Distance learning: Building a CV without losing your job

Jun 03, 2007

DISTANCE learning is an unconventional kind of education, which requires one to study on his or her own, outside the classroom. The programme is flexible, allowing busy people to advance their careers.

By Tony Barigye

DISTANCE learning is an unconventional kind of education, which requires one to study on his or her own, outside the classroom. The programme is flexible, allowing busy people to advance their careers.

Under this programme, the lecturer or teacher is involved after students have spent sometime studying on their own.

For example, at Kampala International University, such a student is required to study on his or her own for six months before a lecturer is involved.
Distance learning has become part of the education system in Uganda and this is evident in most of the higher institutions of learning.

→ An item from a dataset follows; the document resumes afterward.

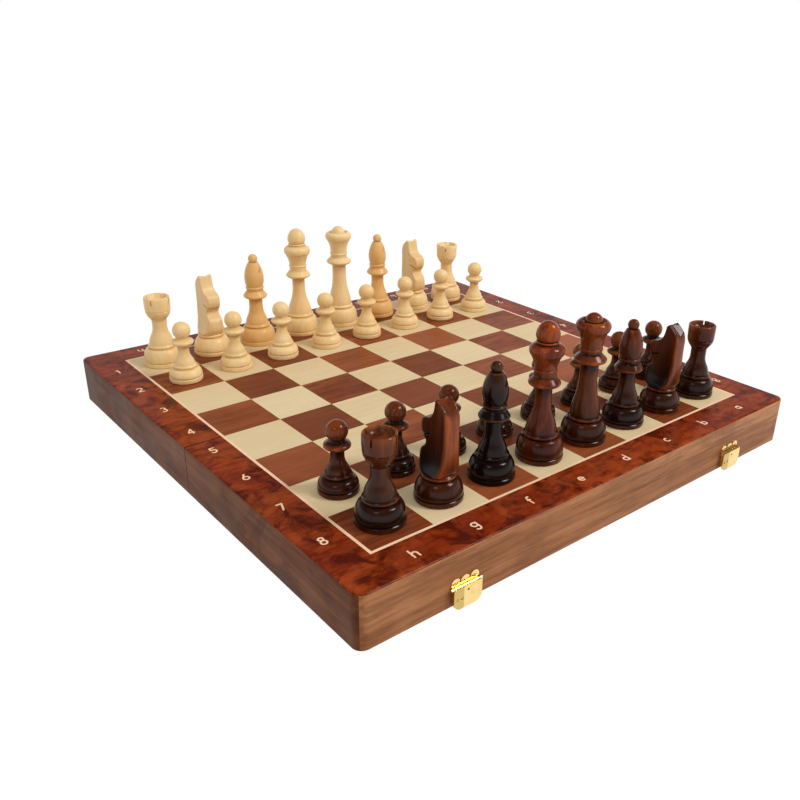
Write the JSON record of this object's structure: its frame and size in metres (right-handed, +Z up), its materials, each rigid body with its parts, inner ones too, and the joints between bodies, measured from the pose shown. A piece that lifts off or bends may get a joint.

The first institution to embrace this kind of learning was Makerere University in 1991. Since then, the university has had tremendous success, with the number of students rising from 310 in 1991, to 2,041 last year.

Other institutions that have the programme are Uganda Martyrs University Nkozi, Uganda Management Institute, Kyambogo University and Kampala International University (KIU), which introduced it in April last year.

Dr. Sumil Novembrieta, the deputy-vice chancellor of the Institute of Continuing and Distance Studies at Kampala International University, recommends the programme to individuals with self-directed lifestyles. She says the programme is broad-based, which allows intercultural engagement across borders.

“The programme encourages globalisation. People of different nationalities get to learn about other cultures,” she says.

Novembrieta say costs of travel, accommodation and other expences are reduced if one takes on the programme.
Dr. Jessica Aguti, the associate director of the Institute of Adult and Continuing Education at Makerere University, says over 8,000 students had graduated under the programme.

Aguti said the programme provides easy access to education.
She says in future, the present education system will not be able to absorb the increasing number of students.

“By 2010, our education system will not be able to absorb the growing numbers of primary leaving pupils. However, with the distance learning programme, some will be catered for.”
However, she says, distance learning has not expanded much due to limited funding.

Before 1873, the programme was unknown until Illinois Wesleyan University in America decided to supplement the traditional classroom courses.

In 1883, 32 professors from major universities, including Harvard, John’s Hopkins, Cornell and the University of Wisconsin met to form the correspondence university. The latter was mostly interested in correspondence courses to supplement the traditional classroom courses.

Elizabeth Badona, the commissioner for higher education says the programme increases education opportunities to the public.
“The programme draws education closer to the people, increasing their opportunities for higher education,” she says.

Magdalene Nasala, a First Year student at Makerere University doing a Bachelor of Education degree (Distance learning), says the programme fits into her schedule.
“With distance learning, you are able to work as you study. You are also given enough time to pay the tuition,” says Nasala, a teacher at St. Paul’s College Mbale.

Grace Aisu, a former distance learning student from Pallisa, completed her degree in 2004. She says the programme is convenient.

“Distance learners usually interact with lecturers during holidays. This provides space for other activities.”
She says she could not afford paying tuition for full-time courses, but her dream came true when she learnt of distance learning at Makerere University.

Asiu says they pay less than what the full-time students pay.
“We pay sh665,000 per year yet full-time students pay for tuition and accommodation every semester,” Nasala says.

However, despite its advantages, the programme also has challenges. Wilbert Tumwesigye a Bachelor of Commerce student at Makerere University, says it is difficult to get enough space during examinations and face-to-face sessions with teachers since the students of the formal education occupy all lecture rooms.

Sharon Nabukeera, also a Bachelor of Commerce student at Makerere, says they are told to pay more money for extra lessons. “If you want more lecturers, you have to pay for them, if you do not, you do not study.”

She says the two-week face-to face encounter with the lecturers is not enough for them to digest all the topics.
The programme is being funded by the Commonwealth of Learning (COL), an intergovernmental organisation created by the Commonwealth Heads of Government to encourage the development and sharing of open learning/distance education knowledge, resources and technologies.

COL is a worldwide intergovernmental organisation dedicated to promoting and delivering distance education and open learning. Its work is grouped into three activities: education, learning for livelihoods and human environment.

The Institutes of Adult and Continuing Education at Makerere and Kyambogo universities were established with the backing of COL.

With headquarters in British Columbia, US, COL became fully operational in 1989.